- _CHALLENGE_:
All the data should come back exactly as it was given.
|---|
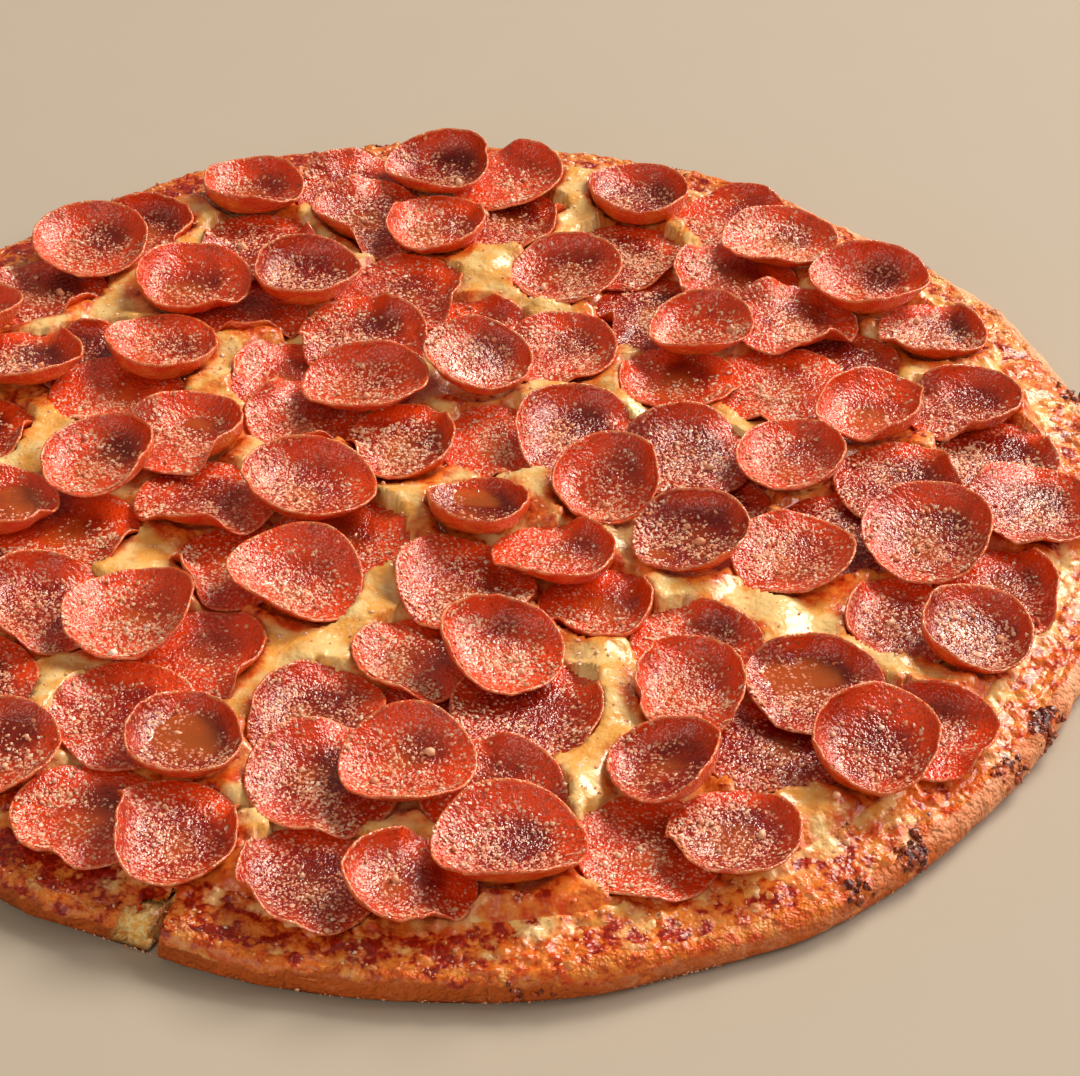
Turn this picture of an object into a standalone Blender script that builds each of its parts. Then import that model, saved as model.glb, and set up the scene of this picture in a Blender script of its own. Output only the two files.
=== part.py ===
"""A round thin-crust pizza covered edge to edge with cupped pepperoni slices.

The crust, the sauce, the melted cheese and the pepperoni are built from the bottom up. The slices lie in
rings. Half of them are sunk in the cheese and fused to it. The others are loose solids, each settled on
what lies under it. Metres, +Z up, origin at the middle of the underside.
"""

import math

import bpy
import numpy as np

# Crust, in metres: a 14 inch pizza
PIZZA_RADIUS = 0.1776
CRUST_FLOOR = 0.0065
RIM_TOP = 0.0086
# Waves of the outline and of the rim's height: how many round the pizza, how high, turned by how many degrees
OUTLINE_WAVES = ((3, 0.0010, 11), (4, 0.0011, 18), (5, 0.0009, 2), (9, 0.0005, 25), (16, 0.0004, 8))
RIM_WAVES = ((5, 0.0003, 50), (8, 0.0003, 15), (13, 0.0004, 3), (21, 0.0003, 9))
# The rim's section, from the underside up and over: how far in from the outline, and how high
RIM_SECTION = ((0.0045, 0.0), (0.0015, 0.0006), (0.0001, 0.0028), (0.0, 0.0052), (0.0010, 0.0074))
RIM_CREST = 0.0032
RIM_RELIEF = 0.0010
RIM_SHOULDER = 0.0065
RIM_FOOT = 0.0140
SEGMENTS = 60

# Layers on the crust
GAP = 0.0003
SAUCE_THICKNESS = 0.0008
SAUCE_INSET = 0.0085
CHEESE_THICKNESS = 0.0028
CHEESE_EDGE = 0.0009
CHEESE_INSET = 0.0112
CHEESE_SHOULDER = 0.0190
INSET_WAVES = ((7, 0.0009, 4), (12, 0.0007, 21), (19, 0.0004, 2))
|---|
- _ANSWER FOR THE TASK_:
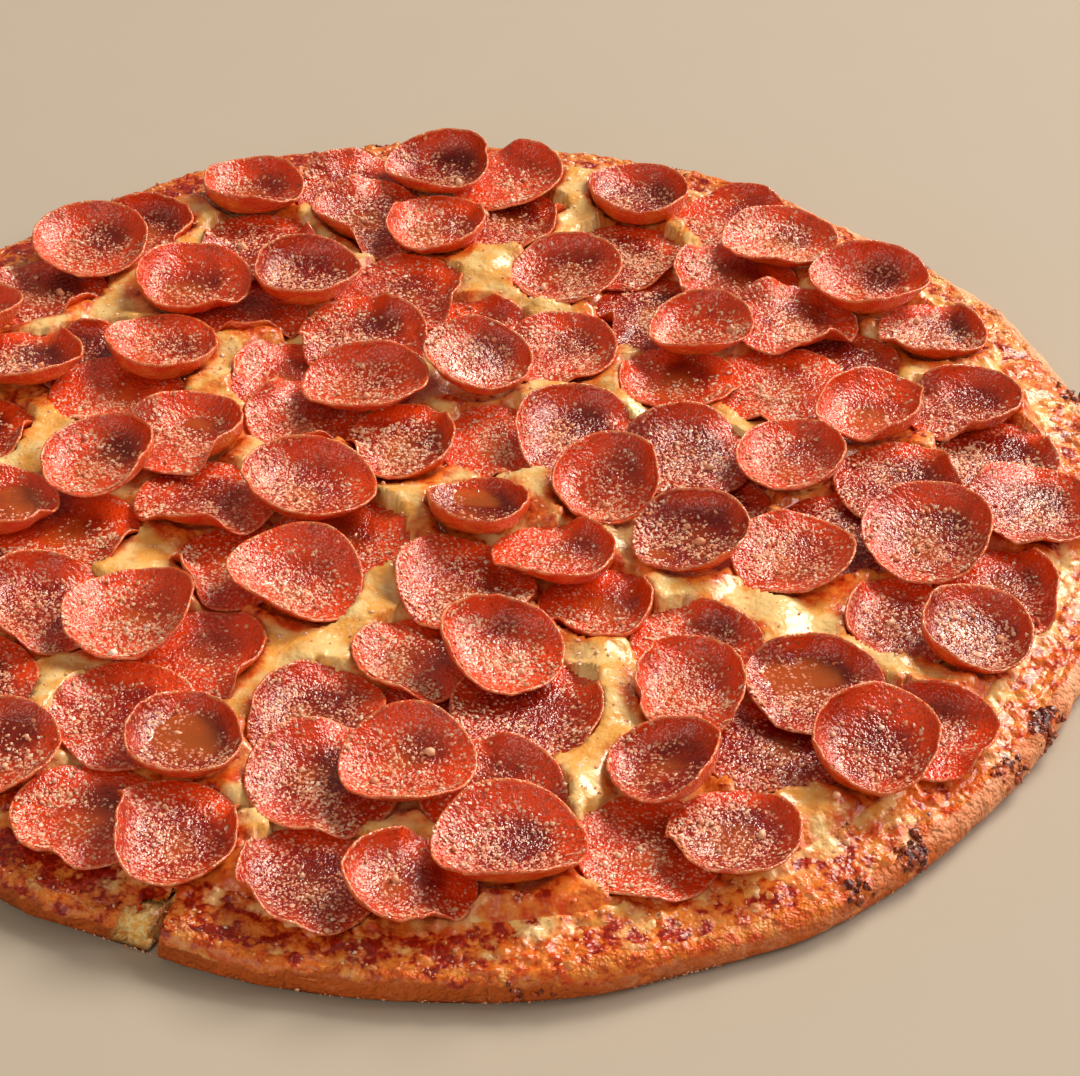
Turn this picture of an object into a standalone Blender script that builds each of its parts. Then import that model, saved as model.glb, and set up the scene of this picture in a Blender script of its own. Output only the two files.
=== part.py ===
"""A round thin-crust pizza covered edge to edge with cupped pepperoni slices.

The crust, the sauce, the melted cheese and the pepperoni are built from the bottom up. The slices lie in
rings. Half of them are sunk in the cheese and fused to it. The others are loose solids, each settled on
what lies under it. Metres, +Z up, origin at the middle of the underside.
"""

import math

import bpy
import numpy as np

# Crust, in metres: a 14 inch pizza
PIZZA_RADIUS = 0.1776
CRUST_FLOOR = 0.0065
RIM_TOP = 0.0086
# Waves of the outline and of the rim's height: how many round the pizza, how high, turned by how many degrees
OUTLINE_WAVES = ((3, 0.0010, 11), (4, 0.0011, 18), (5, 0.0009, 2), (9, 0.0005, 25), (16, 0.0004, 8))
RIM_WAVES = ((5, 0.0003, 50), (8, 0.0003, 15), (13, 0.0004, 3), (21, 0.0003, 9))
# The rim's section, from the underside up and over: how far in from the outline, and how high
RIM_SECTION = ((0.0045, 0.0), (0.0015, 0.0006), (0.0001, 0.0028), (0.0, 0.0052), (0.0010, 0.0074))
RIM_CREST = 0.0032
RIM_RELIEF = 0.0010
RIM_SHOULDER = 0.0065
RIM_FOOT = 0.0140
SEGMENTS = 60

# Layers on the crust
GAP = 0.0003
SAUCE_THICKNESS = 0.0008
SAUCE_INSET = 0.0085
CHEESE_THICKNESS = 0.0028
CHEESE_EDGE = 0.0009
CHEESE_INSET = 0.0112
CHEESE_SHOULDER = 0.0190
INSET_WAVES = ((7, 0.0009, 4), (12, 0.0007, 21), (19, 0.0004, 2))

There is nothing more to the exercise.